Par conséquent, le régime en place ne saurait en aucun cas être exonéré dans la prolifération de la corruption endémique au Cameroun. Le fait de stigmatiser et de persécuter à titre individuel des membres ciblés du RDPC est une hypocrisie cynique, parce qu'il s'agit d'un problème systémique plutôt que de l'action isolée d'une seule «mauvaise pomme». Le CL2P n'a pas créé l’équilibre régional et n'a jamais profité de cette politique tribale. Il expose simplement ce système pour ce qu'il est.

- Deuxièmement, la politique de l'équilibre régional a toute son importance dans l'environnement totalitaire camerounais parce que, en termes politiques, cette politique est utilisée dans un calcul cynique et un stratagème manipulateur.

En effet le Président de la république qui est aussi le président du RDPC peut user du ministère de la Justice (ce dont il ne se prive jamais) pour éliminer des personnalités perçues comme des menaces politiques existentielles (d'abord internes) à son régime. Comme Sun Tzu dans l'Art de la guerre, M. Biya utilise le pouvoir judiciaire pour éliminer du champ politique toute forme d’opposition sérieuse et crédible, afin de gagner sans même avoir à se battre ou livrer un réel combat.

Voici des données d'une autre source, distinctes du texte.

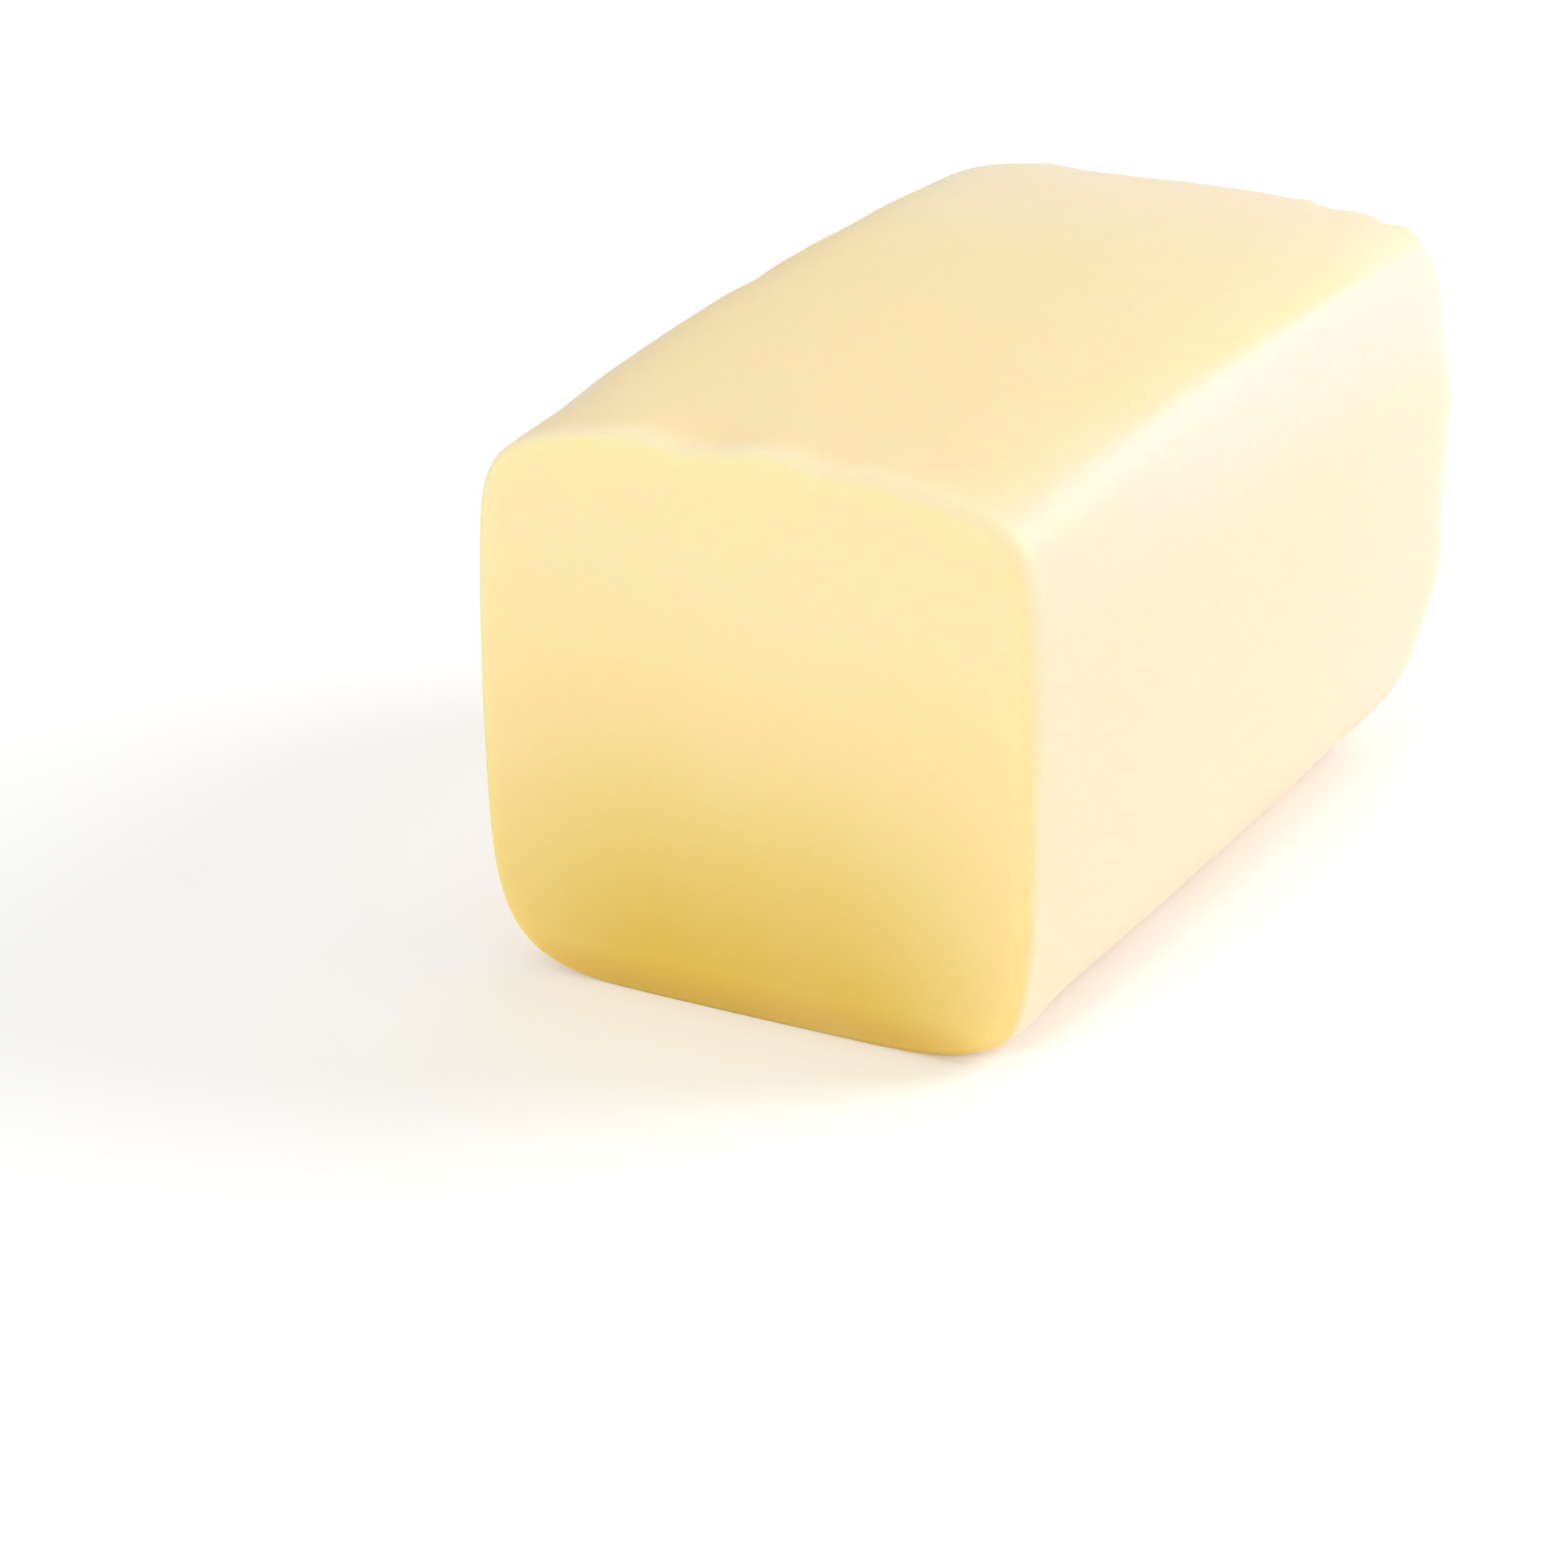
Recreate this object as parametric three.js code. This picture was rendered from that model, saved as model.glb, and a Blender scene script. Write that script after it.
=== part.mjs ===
// A block of mild, semi-soft cheese: what is left of a moulded loaf after the first slices.
// It lies on its base along Y. The -Y end is one flat knife cut, straight across the loaf.
// The +Y end is the loaf's own end, rounded by its mould. X is the width and Z is up.
// The origin is under the middle of the block, on the surface that it lies on.
import * as THREE from 'three';

// Driving dimensions, in millimetres. The front is the cut end, and the back is the moulded end.
const LENGTH = 168;
const FRONT_WIDTH = 98;
const BACK_WIDTH = 102;
const SIDE_SWELL = 0.8;
const FRONT_HEIGHT = 93;
const BACK_HEIGHT = 96;
const TOP_SWELL = 3.5;

// How far the middle of each face stands out past its own corners.
const FRONT_SIDE_CROWN = 0.9;
const BACK_SIDE_CROWN = 6.5;
const FRONT_TOP_CROWN = 4;
const BACK_TOP_CROWN = 1.2;
const BASE_SAG = 0.6;

// The rounding of the long edges, of the cut's rim and of the moulded end.
const FRONT_TOP_CORNER = 13.5;
const BACK_TOP_CORNER = 12;
const FRONT_BASE_CORNER = 19;
const BACK_BASE_CORNER = 23;
const CUT_RIM = 1.5;
const END_DEPTH = 28;

// The power of the moulded end's curve: 2 is an ellipse, and more is squarer.
const END_POWER = 3.6;

// The sides stand out furthest a little above mid-height, as a share of the half height.
const SIDE_CROWN_LIFT = 0.15;

// How finely the skin is divided, and how much closer the points stand around the long edges.
const RING_POINTS = 72;
const EDGE_CROWDING = 0.6;
const RIM_STEPS = 3;
const BODY_STEPS = 12;
const END_STEPS = 14;

const CHEESE = new THREE.MeshStandardMaterial({ color: 0xfdebb8, roughness: 0.55, metalness: 0 });

const mix = (front, back, along) => front + (back - front) * along;

// The power of a superellipse whose corner lies where a round corner of this radius would.
function cornerPower(radius, halfSize) {
  const cutBack = (1 - Math.SQRT1_2) * radius / halfSize;
  return -Math.LN2 / Math.log(1 - cutBack);
}

// The sizes of the cross-section at a distance from the cut.
function sectionAt(distance) {
  const along = distance / LENGTH;
  const swell = 4 * along * (1 - along);
  const halfWidth = mix(FRONT_WIDTH, BACK_WIDTH, along) / 2 + SIDE_SWELL * swell;
  const topCrown = mix(FRONT_TOP_CROWN, BACK_TOP_CROWN, along);
  const shoulder = mix(FRONT_HEIGHT, BACK_HEIGHT, along) + TOP_SWELL * swell - topCrown;
  return {
    halfWidth,
    sideCrown: mix(FRONT_SIDE_CROWN, BACK_SIDE_CROWN, along),
    middle: shoulder / 2,
    topCrown,
    topPower: cornerPower(mix(FRONT_TOP_CORNER, BACK_TOP_CORNER, along), halfWidth),
    basePower: cornerPower(mix(FRONT_BASE_CORNER, BACK_BASE_CORNER, along), halfWidth),
  };
}

// A point of the cross-section. The angle runs round it, and share 0 is its middle, 1 its outline.
function sectionPoint(distance, angle, share) {
  const section = sectionAt(distance);
  const across = Math.cos(angle);
  const upward = Math.sin(angle);
  const power = upward < 0 ? section.basePower : section.topPower;
  const reach = (Math.abs(across) ** power + Math.abs(upward) ** power) ** (-1 / power);
  const u = reach * across;
  const v = reach * upward;
  const crown = section.sideCrown * (1 - (v - SIDE_CROWN_LIFT) ** 2);
  const x = (section.halfWidth - section.sideCrown + crown) * u * share;
  const rise = v < 0 ? section.middle + BASE_SAG : section.middle + section.topCrown * (1 - u * u);
  const z = Math.max(section.middle + rise * v * share, 0);
  return [x, distance - LENGTH / 2, z];
}

// The rings from the cut to the moulded end, each with its distance from the cut and its share.
function rings() {
  const list = [];
  for (let i = 0; i < RIM_STEPS; i += 1) {
    const turn = (i / RIM_STEPS) * Math.PI / 2;
    const inset = CUT_RIM * (1 - Math.sin(turn));
    list.push({ distance: CUT_RIM * (1 - Math.cos(turn)), share: 1 - 2 * inset / FRONT_WIDTH });
  }
  const bodyLength = LENGTH - END_DEPTH - CUT_RIM;
  for (let i = 0; i < BODY_STEPS; i += 1) {
    list.push({ distance: CUT_RIM + bodyLength * i / BODY_STEPS, share: 1 });
  }
  for (let i = 0; i < END_STEPS; i += 1) {
    const turn = (i / END_STEPS) * Math.PI / 2;
    const reach = (Math.cos(turn) ** END_POWER + Math.sin(turn) ** END_POWER) ** (-1 / END_POWER);
    const pastBody = END_DEPTH * reach * Math.sin(turn);
    list.push({ distance: LENGTH - END_DEPTH + pastBody, share: reach * Math.cos(turn) });
  }
  return list;
}

// The angle of each point round a ring, with the points crowded towards the four long edges.
function ringAngle(point) {
  const even = point / RING_POINTS * 2 * Math.PI;
  return even + EDGE_CROWDING / 4 * Math.sin(4 * even);
}

function blockGeometry() {
  const list = rings();
  const positions = [];
  for (const ring of list) {
    for (let point = 0; point < RING_POINTS; point += 1) {
      positions.push(...sectionPoint(ring.distance, ringAngle(point), ring.share));
    }
  }
  const cutMiddle = list.length * RING_POINTS;
  const endMiddle = cutMiddle + 1;
  positions.push(...sectionPoint(0, 0, 0));
  positions.push(...sectionPoint(LENGTH, 0, 0));

  const index = [];
  const lastRing = (list.length - 1) * RING_POINTS;
  for (let point = 0; point < RING_POINTS; point += 1) {
    const next = (point + 1) % RING_POINTS;
    index.push(cutMiddle, point, next);
    for (let start = 0; start < lastRing; start += RING_POINTS) {
      const above = start + RING_POINTS;
      index.push(start + point, above + point, start + next);
      index.push(start + next, above + point, above + next);
    }
    index.push(endMiddle, lastRing + next, lastRing + point);
  }

  const geometry = new THREE.BufferGeometry();
  geometry.setAttribute('position', new THREE.Float32BufferAttribute(positions, 3));
  geometry.setIndex(index);
  geometry.computeVertexNormals();
  return geometry;
}

const block = new THREE.Mesh(blockGeometry(), CHEESE);
block.name = 'cheese_block';

const cheese = new THREE.Group();
cheese.add(block);

export default cheese;
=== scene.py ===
"""The looks of a block of mild, semi-soft cheese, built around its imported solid.

The block is one piece of cheese: a moulded loaf with its front end cut away. Its skin is a fine
closed mesh of quads over the same form as the CAD solid. It has the softened rim and the drag of
the knife, and the small unevenness of a moulded loaf. Then come its material, a pale studio and
the camera.
"""
import math

import bpy
import numpy as np
from mathutils import Euler, Matrix, Vector, noise


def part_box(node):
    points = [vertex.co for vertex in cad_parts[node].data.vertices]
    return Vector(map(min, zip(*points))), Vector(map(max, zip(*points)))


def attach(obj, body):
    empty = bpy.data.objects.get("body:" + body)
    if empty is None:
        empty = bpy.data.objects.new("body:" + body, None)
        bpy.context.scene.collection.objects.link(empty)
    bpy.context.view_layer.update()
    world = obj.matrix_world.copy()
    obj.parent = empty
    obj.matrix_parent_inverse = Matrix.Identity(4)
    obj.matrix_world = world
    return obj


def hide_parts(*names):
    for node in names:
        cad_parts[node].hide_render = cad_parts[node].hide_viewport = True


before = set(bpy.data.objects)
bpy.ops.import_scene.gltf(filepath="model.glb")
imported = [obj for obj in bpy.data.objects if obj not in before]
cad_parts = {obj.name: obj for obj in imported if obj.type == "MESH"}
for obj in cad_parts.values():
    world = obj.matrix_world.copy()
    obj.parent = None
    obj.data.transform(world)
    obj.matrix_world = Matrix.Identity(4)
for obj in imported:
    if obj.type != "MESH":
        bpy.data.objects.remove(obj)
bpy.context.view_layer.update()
low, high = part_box("cheese_block")

MM = 0.001
LENGTH = (high.y - low.y) / MM

# ---- the form, in millimetres: the same sizes as the CAD solid, from the cut to the moulded end ----
FRONT_WIDTH, BACK_WIDTH = 98.0, 102.0
SIDE_SWELL = 0.8
FRONT_HEIGHT, BACK_HEIGHT = 93.0, 96.0
TOP_SWELL = 3.5
FRONT_SIDE_CROWN, BACK_SIDE_CROWN = 0.9, 6.5
FRONT_TOP_CROWN, BACK_TOP_CROWN = 4.0, 1.2
BASE_SAG = 0.6
FRONT_TOP_CORNER, BACK_TOP_CORNER = 13.5, 12.0
FRONT_BASE_CORNER, BACK_BASE_CORNER = 19.0, 23.0
SIDE_CROWN_LIFT = 0.15
END_DEPTH = 28.0
END_POWER = 3.6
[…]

Le CL2P comprend que les Camerounais ordinaires soient frustrés par cette situation qui perdure, alors que l'État-RDPC n'est pas aussi irréprochable que le prétend le Président Biya. Mais la haine contre CL2P ne résoudra pas le problème, bien au contraire. Parce que tuer le messager ne tue pas le message. Comme casser le thermomètre ne fait pas tomber la fièvre.